[CAD and scene scripts]
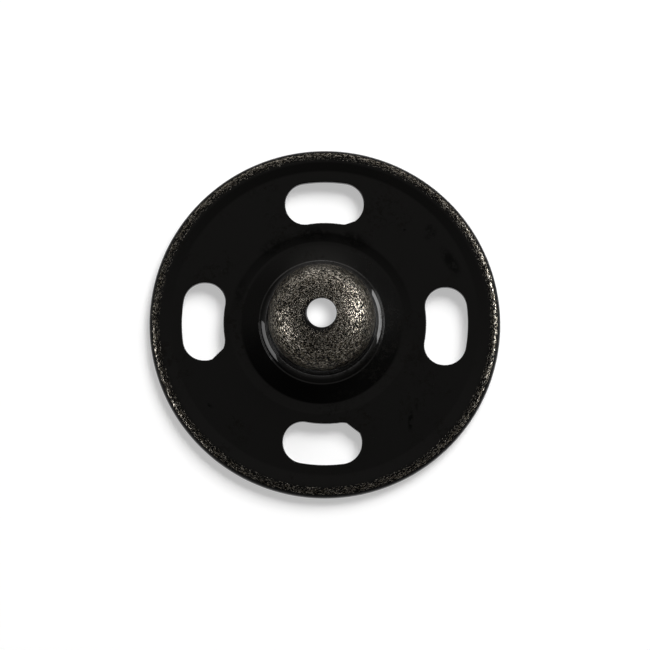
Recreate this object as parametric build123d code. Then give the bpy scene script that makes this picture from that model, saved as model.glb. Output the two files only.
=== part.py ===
from build123d import *

import math
import os

# Stud half of a large sew-on snap fastener, drawn and pierced from one disc of sheet metal.
# Frame: millimetres, +Z up along the disc's axis, origin on the ground at the disc's centre.
# The disc rests on the flat underside of its rolled rim, with the stud pointing up.

# Disc and rolled rim
disc_diameter = 30.0
sheet = 0.45
rim_height = 1.40
rim_outer_radius = 0.68
rim_rise = 0.07
rim_rise_start = 13.15
rim_rise_end = 13.95
hem_length = 1.25
hem_end_radius = 0.15

# Sewing slots, kidney shaped, one on each side of the stud, each a little off its quarter
slot_azimuths = [-0.7, 91.0, 180.1, 269.6]
slot_inner_radius = 8.66
slot_outer_radius = 12.20
slot_length = 6.70
slot_inner_corner = 1.68
slot_outer_corner = 1.78
slot_edge_round = 0.08

# Flats left by a worn punch in the slots' corners, with the metal on the right of each start to end
punch_flats = [
    ((1.40, 8.48), (2.60, 8.90)),
    ((-9.60, -3.28), (-8.58, -2.26)),
    ((3.07, -9.40), (1.95, -8.56)),
]
punch_flat_depth = 0.60
punch_flat_round = 0.10

# Drawn hub: a shallow cone inside a slight dip, with a small step round the stud's root
stud_offset_x = -0.28
hub_join_radius = 7.95
dip_outer_radius = 7.80
dip_radius = 6.90
dip_depth = 0.08
cone_top_radius = 5.36
cone_rise = 0.36
step_rise = 0.09
step_run = 0.10
land_slope = 19.0
root_radius = 4.60
root_under_offset = 0.40

# Hollow stud: a waisted neck under a domed head with a lipped pilot hole
drawn_sheet = 0.42
neck_radius = 4.30
neck_top = 3.35
head_radius = 4.55
head_bottom = 4.05
stud_height = 7.40
dome_radius = 2.75
pilot_radius = 1.25
pilot_lip = 0.16

# Bend radii of the sheet
soft_bend = 2.00
dip_bend = 1.00
root_bend = 1.10
waist_bend = 1.50
crease = 0.05

# Levels that follow from the dimensions above
disc_radius = disc_diameter / 2
flange_top = rim_height - rim_rise
flange_bottom = flange_top - sheet
cone_top = flange_top + cone_rise
land_radius = cone_top_radius - step_run
land_height = cone_top + step_rise
root_height = land_height + (land_radius - root_radius) * math.tan(math.radians(land_slope))
tolerance = 0.001


def turned(outline):
    """Turn a closed outline in radius and height about the vertical axis."""
    return revolve(Plane.XZ * make_face(outline), Axis.Z, 360)


def rolled_disc():
    """Flat disc whose edge rises to a bead, rolls over and is hemmed back underneath."""
    hem_inner = disc_radius - hem_length
    roll_inner = disc_radius - sheet
    roll_inner_radius = rim_outer_radius - sheet
    points = [
        (0, flange_top),
        (rim_rise_start, flange_top),
        (rim_rise_end, rim_height),
        (disc_radius, rim_height),
        (disc_radius, 0),
        (hem_inner, 0),
        (hem_inner, sheet),
        (roll_inner, sheet),
        (roll_inner, rim_height - sheet),
        (rim_rise_end, rim_height - sheet),
        (rim_rise_start, flange_bottom),
        (0, flange_bottom),
    ]
    bends = [0, soft_bend, soft_bend, rim_outer_radius, rim_outer_radius, hem_end_radius]
    bends += [hem_end_radius, roll_inner_radius, roll_inner_radius, soft_bend, soft_bend, 0]
    return turned(FilletPolyline(*points, radius=bends, close=True))


def outer_face_points():
    """Upper side of the hub and stud from the flange to the pilot hole, with each bend's radius."""
    return [
        ((hub_join_radius, flange_top), 0),
        ((dip_outer_radius, flange_top), soft_bend),
        ((dip_radius, flange_top - dip_depth), dip_bend),
        ((cone_top_radius, cone_top), crease),
        ((land_radius, land_height), crease),
        ((root_radius, root_height), root_bend),
        ((neck_radius, neck_top), waist_bend),
        ((head_radius, head_bottom), waist_bend),
        ((head_radius, stud_height), dome_radius),
        ((pilot_radius, stud_height), pilot_lip),
    ]


def inner_face_points():
    """Underside of the stud and hub from the pilot hole back to the flange."""
    root_under = (root_radius - root_under_offset, root_height - root_under_offset)
    return [
        ((pilot_radius, stud_height - drawn_sheet), 0),
        ((head_radius - drawn_sheet, stud_height - drawn_sheet), dome_radius - drawn_sheet),
        ((head_radius - drawn_sheet, head_bottom), waist_bend),
        ((neck_radius - drawn_sheet, neck_top), waist_bend),
        (root_under, root_bend + drawn_sheet),
        ((dip_radius, flange_bottom - dip_depth), dip_bend),
        ((dip_outer_radius, flange_bottom), soft_bend),
        ((hub_join_radius, flange_bottom), 0),
    ]


def drawn_stud():
    """Hub and hollow stud, drawn from the middle of the disc."""
    corners = outer_face_points() + inner_face_points()
    points = [point for point, _ in corners]
    bends = [bend for _, bend in corners]
    return turned(FilletPolyline(*points, radius=bends, close=True))


def slot_outline():
    """Kidney slot on the +X side: the ring between two arcs, cut to length, with round ends."""
    ring = Circle(slot_outer_radius) - Circle(slot_inner_radius)
    slot = ring & Rectangle(disc_radius, slot_length, align=(Align.MIN, Align.CENTER))
    slot = fillet(slot.vertices().sort_by(Axis.X)[:2], slot_inner_corner)
    return fillet(slot.vertices().sort_by(Axis.X)[-2:], slot_outer_corner)


def punch_flat(start, end):
    """Strip of metal left outside the straight line from start to end."""
    start = Vector(*start)
    along = Vector(*end) - start
    outward = along.cross(Vector(0, 0, 1)).normalized()
    middle = start + along * 0.5 + outward * (punch_flat_depth / 2)
    angle = math.degrees(math.atan2(along.Y, along.X))
    return Pos(middle.X, middle.Y) * Rot(0, 0, angle) * Rectangle(along.length, punch_flat_depth)


def sewing_slots():
    """The slots' outlines, with their punch flats left standing and softened at the ends."""
    slots = Sketch() + [Rot(0, 0, azimuth) * slot_outline() for azimuth in slot_azimuths]
    for start, end in punch_flats:
        slots -= punch_flat(start, end)
        flat = Line(start, end)
        ends = [corner for corner in slots.vertices() if flat.distance_to(corner) < tolerance]
        slots = fillet(ends, punch_flat_round)
    return slots


def is_slot_rim(edge):
    """Whether an edge runs round a slot on the flange's upper side."""
    middle = edge.center()
    reach = math.hypot(middle.X, middle.Y)
    return abs(middle.Z - flange_top) < tolerance and hub_join_radius < reach < rim_rise_start


def snap_stud_half():
    """One stamping: the rolled disc, with the stud drawn in its middle and the slots pierced."""
    to_stud = Pos(stud_offset_x, 0)
    disc = rolled_disc() - to_stud * Cylinder(hub_join_radius, 3 * rim_height)
    body = disc + to_stud * drawn_stud()
    body -= extrude(sewing_slots(), rim_height)
    return fillet(body.edges().filter_by(is_slot_rim), slot_edge_round)


def main():
    """Write the stamping to its file."""
    os.makedirs("parts", exist_ok=True)
    export_step(snap_stud_half(), "parts/snap_stud_half.step")


main()
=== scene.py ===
"""Looks of the stud half of a large sew-on snap fastener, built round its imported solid.

The frame is the solid's own: metres, +Z up along the disc's axis, origin on the ground at the
disc's centre. Sections and outlines are written in millimetres, as on a drawing, and every mesh
is brought to metres as its last step.
"""

from __future__ import annotations

import logging
import math
from dataclasses import dataclass
from dataclasses import field
from enum import Enum
from typing import NamedTuple

import bmesh
import bpy
from bpy.types import Material
from bpy.types import Mesh
from bpy.types import Node
from bpy.types import NodeSocket
from bpy.types import NodeTree
from bpy.types import Object
from bpy.types import World
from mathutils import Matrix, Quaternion
from mathutils import Vector

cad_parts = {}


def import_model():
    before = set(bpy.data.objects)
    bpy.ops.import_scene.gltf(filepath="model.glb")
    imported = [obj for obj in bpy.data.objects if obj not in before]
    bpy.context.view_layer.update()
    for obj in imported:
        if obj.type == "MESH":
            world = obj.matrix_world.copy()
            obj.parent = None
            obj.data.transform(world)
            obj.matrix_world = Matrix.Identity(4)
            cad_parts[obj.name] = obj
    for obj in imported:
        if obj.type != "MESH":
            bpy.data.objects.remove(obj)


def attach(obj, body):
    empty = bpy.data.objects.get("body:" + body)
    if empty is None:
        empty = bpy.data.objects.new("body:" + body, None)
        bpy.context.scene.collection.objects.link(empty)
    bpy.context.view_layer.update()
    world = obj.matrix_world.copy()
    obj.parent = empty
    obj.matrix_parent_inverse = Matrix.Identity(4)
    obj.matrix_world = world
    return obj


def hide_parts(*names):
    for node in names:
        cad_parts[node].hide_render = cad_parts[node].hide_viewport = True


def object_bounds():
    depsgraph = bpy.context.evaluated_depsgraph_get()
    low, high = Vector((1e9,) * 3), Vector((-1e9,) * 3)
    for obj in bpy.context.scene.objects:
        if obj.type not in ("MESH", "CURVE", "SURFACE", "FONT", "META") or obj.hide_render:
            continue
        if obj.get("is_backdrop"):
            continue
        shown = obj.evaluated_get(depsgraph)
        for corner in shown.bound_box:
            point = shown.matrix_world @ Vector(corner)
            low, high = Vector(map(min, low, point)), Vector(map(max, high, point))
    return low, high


MM = 0.001
PICTURE_SIDE = 650
SENSOR_WIDTH = 36.0
NODE = "snap_stud_half"
BODY = "root"
LOG = logging.getLogger("snap_fastener")

# A height in millimetres that no part of the stamping reaches
OUT_OF_REACH = 100.0

# The Mix node's sockets for its first value, its second and its result
MIX_SOCKETS = {"FLOAT": (2, 3, 0), "RGBA": (6, 7, 2)}

# Two numbers: a point's X and Y, or where a ramp starts and ends
Pair = tuple[float, float]

# A ramp's start and end, then its values there
Ease = tuple[float, float, float, float]

Color = tuple[float, float, float, float]


class Skin(Enum):
    """The named finishes that the stamping shows."""

    LACQUER = "gloss_lacquer"
    RIM = "rubbed_rim"
    HEAD = "rubbed_head"


class Rays(Enum):
    """What a lamp shows itself to."""

    GLOSS = "gloss"
    MATTE = "matte"


class Kind(Enum):
    """The types of a node group's sockets."""

    FLOAT = "NodeSocketFloat"
    COLOR = "NodeSocketColor"
    VECTOR = "NodeSocketVector"
    GEOMETRY = "NodeSocketGeometry"
    OBJECT = "NodeSocketObject"
    MATERIAL = "NodeSocketMaterial"


class Corner(NamedTuple):
    """One corner of a section, in millimetres, with the radius that the sheet bends through."""

    reach: float
    height: float
    bend: float = 0.0


@dataclass(frozen=True)
class Noise:
    """The settings of a noise texture.

    Attributes:
        scale: How many cells lie in one unit of its point.
        detail: How many finer layers it has.
        roughness: How strong each layer is against the one before.
        distortion: How far it is swirled.
    """

    scale: float
    detail: float
    roughness: float
    distortion: float = 0.0


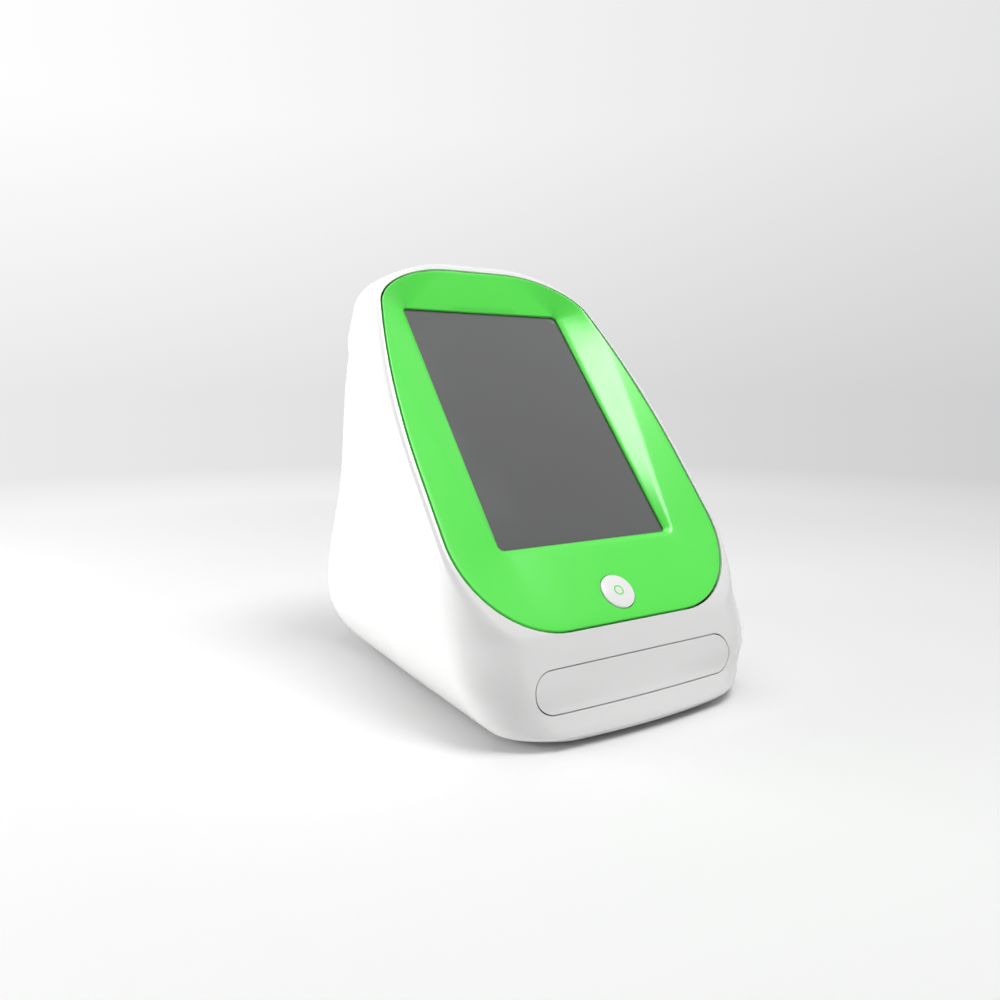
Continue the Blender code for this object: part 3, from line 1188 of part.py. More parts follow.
def connector_panel():
    """The plate at the end of the rear bay, with the power inlet, two data sockets, the network
    socket and the power switch in it."""
    middle = (BAY_LOW + BAY_HIGH) / 2
    low = (-BAY_HALF_WIDTH + FIT, BAY_FRONT, BAY_LOW + FIT)
    high = (BAY_HALF_WIDTH - FIT, BAY_FRONT + PLATE_THICKNESS, BAY_HIGH - FIT)
    plate = box("connector_plate", low, high, STEEL)
    face = high[1]

    centre = BAY_HALF_WIDTH * INLET_PLACE_SHARE
    start = (centre, face + SOCKET_PROUD, middle)
    length = SOCKET_DEPTH + SOCKET_PROUD
    inlet = rod("power_inlet", start, (0, -1, 0), INLET_RADIUS, length, BLACK)
    mouth = (centre, start[1] + OVERRUN, middle)
    cut(inlet, rod("inlet_bore", mouth, (0, -1, 0), INLET_BORE, OVERRUN + length - 2 * SOCKET_WALL))
    opening = (centre, face + OVERRUN, middle)
    through = PLATE_THICKNESS + 2 * OVERRUN
    cut(plate, rod("plate_inlet_hole", opening, (0, -1, 0), INLET_RADIUS + FIT, through))

    sockets = [("network_socket", NETWORK_PLACE_SHARE, NETWORK_WIDTH, NETWORK_HEIGHT)]
    for index, share in enumerate(USB_PLACE_SHARES):
        sockets.append((f"usb_socket_{index + 1}", share, USB_WIDTH, USB_HEIGHT))
    for name, share, width, height in sockets:
        centre = BAY_HALF_WIDTH * share
        low = (centre - width / 2, face - SOCKET_DEPTH, middle - height / 2)
        high = (centre + width / 2, face + SOCKET_PROUD, middle + height / 2)
        socket = box(name, low, high, STEEL)
        hollow_low = (low[0] + SOCKET_WALL, low[1] + SOCKET_WALL, low[2] + SOCKET_WALL)
        hollow_high = (high[0] - SOCKET_WALL, high[1] + OVERRUN, high[2] - SOCKET_WALL)
        cut(socket, box(name + "_mouth", hollow_low, hollow_high))
        hole_low = (low[0] - FIT, BAY_FRONT - OVERRUN, low[2] - FIT)
        hole_high = (high[0] + FIT, face + OVERRUN, high[2] + FIT)
        cut(plate, box(name + "_hole", hole_low, hole_high))

    centre = BAY_HALF_WIDTH * SWITCH_PLACE_SHARE
    low = (centre - SWITCH_FRAME_WIDTH / 2, face - SOCKET_DEPTH, middle - SWITCH_FRAME_HEIGHT / 2)
    high = (centre + SWITCH_FRAME_WIDTH / 2, face + SOCKET_PROUD, middle + SWITCH_FRAME_HEIGHT / 2)
    frame = box("switch_frame", low, high, BLACK)
    inner_low = (low[0] + SWITCH_RIM, face - SOCKET_DEPTH / 2, low[2] + SWITCH_RIM)
    inner_high = (high[0] - SWITCH_RIM, high[1] + OVERRUN, high[2] - SWITCH_RIM)
    cut(frame, box("switch_well", inner_low, inner_high))
    hole_low = (low[0] - FIT, BAY_FRONT - OVERRUN, low[2] - FIT)
    cut(plate, box("switch_hole", hole_low, (high[0] + FIT, face + OVERRUN, high[2] + FIT)))

    # The rocker tips about a pin across the switch, a little inside its face
    pivot = (centre, face, middle)
    wide = SWITCH_FRAME_WIDTH / 2 - SWITCH_RIM - ROCKER_PLAY
    tall = SWITCH_FRAME_HEIGHT / 2 - SWITCH_RIM - 2 * ROCKER_PLAY
    outline = [
        (-tall, -ROCKER_THICKNESS / 2),
        (0.0, -ROCKER_THICKNESS / 2 - ROCKER_HEEL),
        (tall, -ROCKER_THICKNESS / 2),
        (tall, ROCKER_THICKNESS / 2),
        (0.0, ROCKER_THICKNESS / 2 - ROCKER_DIP),
        (-tall, ROCKER_THICKNESS / 2),
    ]
    turn = Matrix.Rotation(-ROCKER_TILT, 3, "X")

    def tipped(point, end):
        local = turn @ Vector((0.0, point[1], point[0]))
        return Vector(pivot) + local + Vector((wide * (2 * end - 1), 0.0, 0.0))

    prism("power_rocker", outline, tipped, BLACK, pivot)


def main():
    clear_scene()
    hollow = body_solid("hollow", WALL)
    main_housing(hollow)
    rear_cover(hollow)
    base_tray()
    base_fasteners()
    front_bezel()
    screen_stack()
    home_key()
    tray_front = drawer_pieces()
    wing = rails_and_chassis()
    drive_rear = drawer_drive(tray_front)
    reading_head(wing, tray_front)
    main_board(wing, drive_rear + TRAY_PLATE_GAP)
    connector_panel()


main()
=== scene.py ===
"""The looks of a desktop immunoassay analyser: a white wedge-shaped casing, a green dished bezel round
a touch screen, a round key below it and a cassette drawer at the foot of the front."""

from math import atan2, cos, pi, radians, sin

import bpy
from bpy.props import FloatProperty, FloatVectorProperty, PointerProperty
from bpy.types import Operator, Panel, PropertyGroup
from mathutils import Matrix, Vector


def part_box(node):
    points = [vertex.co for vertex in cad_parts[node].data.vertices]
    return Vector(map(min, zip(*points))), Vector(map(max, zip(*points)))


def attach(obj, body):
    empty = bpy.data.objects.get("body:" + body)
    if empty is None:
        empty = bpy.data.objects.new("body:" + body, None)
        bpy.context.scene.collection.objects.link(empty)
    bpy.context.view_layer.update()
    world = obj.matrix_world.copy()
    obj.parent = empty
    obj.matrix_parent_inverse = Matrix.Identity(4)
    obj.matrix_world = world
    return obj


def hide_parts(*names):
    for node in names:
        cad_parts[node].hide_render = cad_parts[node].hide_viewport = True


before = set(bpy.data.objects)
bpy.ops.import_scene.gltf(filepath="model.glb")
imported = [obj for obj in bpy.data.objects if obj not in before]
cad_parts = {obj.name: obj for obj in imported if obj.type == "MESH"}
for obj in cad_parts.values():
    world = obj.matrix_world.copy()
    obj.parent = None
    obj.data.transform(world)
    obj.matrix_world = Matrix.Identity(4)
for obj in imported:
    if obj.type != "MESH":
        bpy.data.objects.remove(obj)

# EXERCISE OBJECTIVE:
Reproduce, without alteration, solely the lines beginning at the line that includes "Continue the Blender" and ending at the line that includes "face = high[1]", both lines included.

# SOLUTION:
Continue the Blender code for this object: part 3, from line 1188 of part.py. More parts follow.
def connector_panel():
    """The plate at the end of the rear bay, with the power inlet, two data sockets, the network
    socket and the power switch in it."""
    middle = (BAY_LOW + BAY_HIGH) / 2
    low = (-BAY_HALF_WIDTH + FIT, BAY_FRONT, BAY_LOW + FIT)
    high = (BAY_HALF_WIDTH - FIT, BAY_FRONT + PLATE_THICKNESS, BAY_HIGH - FIT)
    plate = box("connector_plate", low, high, STEEL)
    face = high[1]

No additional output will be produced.